One way or another, in 1885 Alexander III forbade the showing of the painting, but permitted it just three months later — liberal times had come to Russia. In 1913 Repin’s masterpiece was damaged by the Old Believer icon-painter Abram Balashov. He stabbed the canvas with a knife three times, two more strikes than legend states Tsar Ivan made to kill his son. There is a story that Khruslov, the then custodian of the Tretyakov Gallery, threw himself under a train when he learned of the incident with the canvas.

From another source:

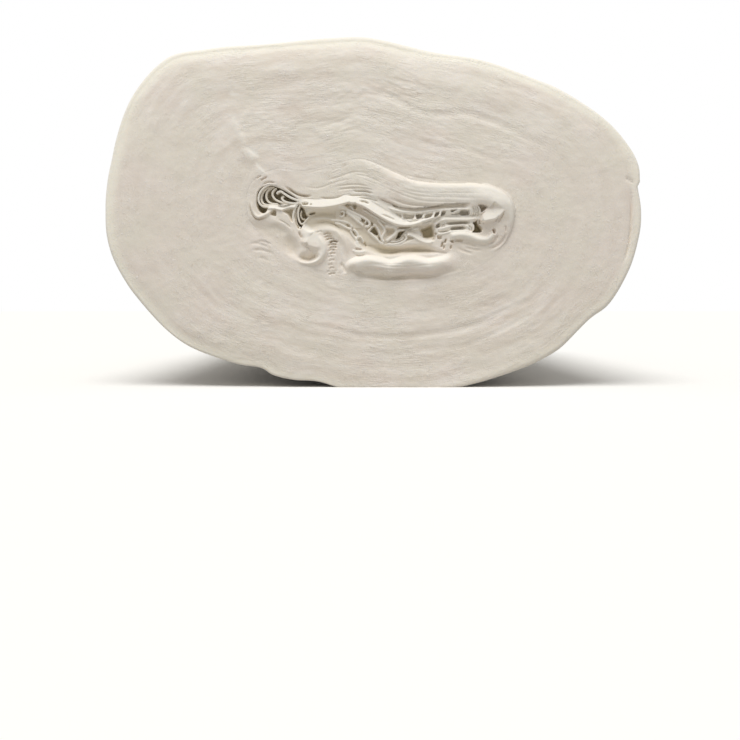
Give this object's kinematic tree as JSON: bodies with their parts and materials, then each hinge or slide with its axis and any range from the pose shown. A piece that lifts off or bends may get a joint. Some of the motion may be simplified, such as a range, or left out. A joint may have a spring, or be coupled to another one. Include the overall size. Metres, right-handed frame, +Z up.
{
  "type": "toilet paper roll",
  "caption": "Coreless toilet paper roll pressed into an oval, with spiral turns and a crumpled, gapped middle on its cut ends, lying on its broad side.",
  "frame": {"origin": "middle of the underside, on the surface that the roll lies on", "axes": "+Z up, +Y along the winding axis away from the end that the picture shows, +X to the right across the broad oval"},
  "size_m": [0.1095, 0.1394, 0.0719],
  "materials": {
    "tissue": "soft matt uncoated tissue"
  },
  "bodies": {
    "root": {"paper_roll": "tissue"}
  },
  "joints": []
}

Exactly 100 years later, in quite another era, the story of Repin’s painting unexpectedly has its continuation. In October this year, Orthodox businessman Vasily Boyko-Veliky demanded that the painting be withdrawn from the Tretyakov Gallery so as not to corrupt the minds of a Russian youth. Boyko-Veliky, who wrote an open letter to the Minister of Cultural Affairs and to the director of the Tretyakov Gallery, is a leader of the ultra-spiritual public movement Rus Velikaya [Rus the Great]. He is also the owner of a dairy plant, where he demands that all his employees are baptized and complete a course in Orthodox culture. He dismisses employees who have not been married in a church ceremony, unless they head to the altar to tie the knot there and then.

As one would expect, the director of the Tretyakov Gallery reacted negatively. Nobody would remove the canvas from the wall, where it has hung for many decades.

“I do hope that the authors of the letter were joking. But let’s be frank, jokes don’t always turn out to be very funny,” Vladimir Medinsky, Russian Minister of Culture, said.

The Mitki resolved to answer a bad joke with a good one. It is not certain that Boyko-Veliky and his companions will understand it, but at least it is a good-natured joke.